Setelah mereka turun podium, panitia
baru menceritakan apa yang terjadi. “Ini serius,” kata panitia. Rossi dan para
kolega balapannya makin merasakannya selama acara jumpa pers, namun mereka
hanya tahu setengah-setengah saja kebenaran dan penjelasan yang dikatakan pihak
penyelenggara.
Rossi penasaran dengan apa yang
sebenarnya terjadi. Ia kemudian pergi ke Mobile
Clinic setelah jumpa pers, ingin mencari tahu lebih jauh. Sayangnya Rossi
harus kecewa. Marco Montanari, ahli fisioterapi Rossi, dan dokter Costa,
dokternya Rossi, tak memberikan keterangan jelas mengenai kondisi Daijiro Daijiro.
“Dia terluka parah, namun kita lihat saja...” hanya itu yang mereka katakan.

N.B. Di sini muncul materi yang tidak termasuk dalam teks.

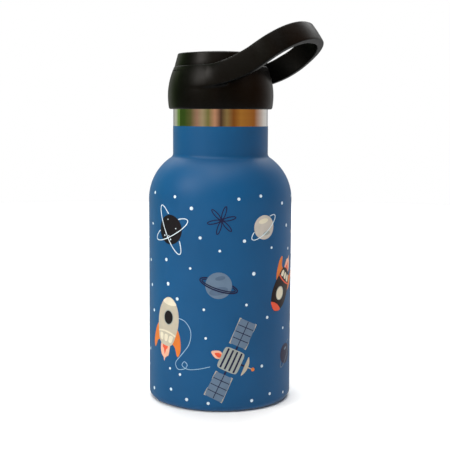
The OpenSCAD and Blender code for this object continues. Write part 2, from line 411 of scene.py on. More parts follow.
def steel_outer():
    band_r = NECK_R - COAT_T
    inner_r = ROOT_R - OUTER_T
    step_r, lag = 0.35, 0.2
    upper = rounded([(band_r, PAINT_Z), (band_r, STEP_Z, step_r), (ROOT_R, STEP_TOP_Z, step_r),
                     (ROOT_R, LIP_Z - LIP_T), (inner_r, LIP_Z - LIP_T), (inner_r, STEP_TOP_Z - lag),
                     (band_r - OUTER_T, STEP_Z - lag), (band_r - OUTER_T, PAINT_Z)])
    wall = lathe(wall_line(COAT_T, SHELL_Z0) + upper + wall_line(COAT_T + OUTER_T, SHELL_Z0)[::-1])
    return joined(wall, thread_ridge(ROOT_R, 1, THREAD_Z))


def steel_base():
    cup_t, recess_r, recess_z, hole_r, bevel = 0.6, 27.0, 2.2, 1.0, 0.25
    inside = COAT_T + cup_t
    recess_top = recess_z + cup_t
    return lathe([(recess_r, bevel), (recess_r + bevel, 0.0)] + corner_line(COAT_T)
                 + [(BODY_R - COAT_T, SHELL_Z0), (BODY_R - inside, SHELL_Z0)]
                 + corner_line(inside)[::-1]
                 + [(recess_r + cup_t, inside), (recess_r + cup_t, recess_top), (hole_r, recess_top),
                    (hole_r, recess_z), (recess_r, recess_z)])


def base_disc():
    """The flush disc under the base, with two pressed rings and a shallow dimple."""
    low, high, radius, bevel = 0.5, 1.1, 26.9, 0.15
    face = [(radius, low + bevel), (radius - bevel, low)]
    for groove_r, groove_w, groove_d in ((22.5, 0.9, 0.28), (20.3, 0.5, 0.2), (7.0, 1.2, 0.25)):
        face += [(groove_r + groove_w * math.cos(a), low + groove_d * math.sin(a) ** 2)
                 for a in [math.pi * k / 10 for k in range(11)]]
    return lathe([(0.0, low)] + face[::-1] + [(radius, high), (0.0, high)])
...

Hanya itu yang selalu dikatakan semua orang. Para pebalap bahkan memaksa
panitia untuk menceritakannya. Saat itu, Daijiro sedang dalam keadaan koma.
Beberapa pekan setelah balapan naas
itu, tempat kejuaraan balap pindah ke Afrika Selatan dan para pebalap menikmati
liburan akhir pekan di sana. Semua orang punya stiker bernomor 74, nomor Daijiro.
Ada pada bodi motor, baju, helm, dsb dst. Pada akhirnya, posisi Daijiro Daijiro
di MotoGP digantikan oleh pebalap Jepang lain, Ryuichi Kiyonari. Pasca wafatnya
Daijiro, belum ada lagi pebalap asal Jepang yang mampu bersaing di papan atas
kelas teratas MotoGP. Bukan hal baik bagi Jepang, juga Asia.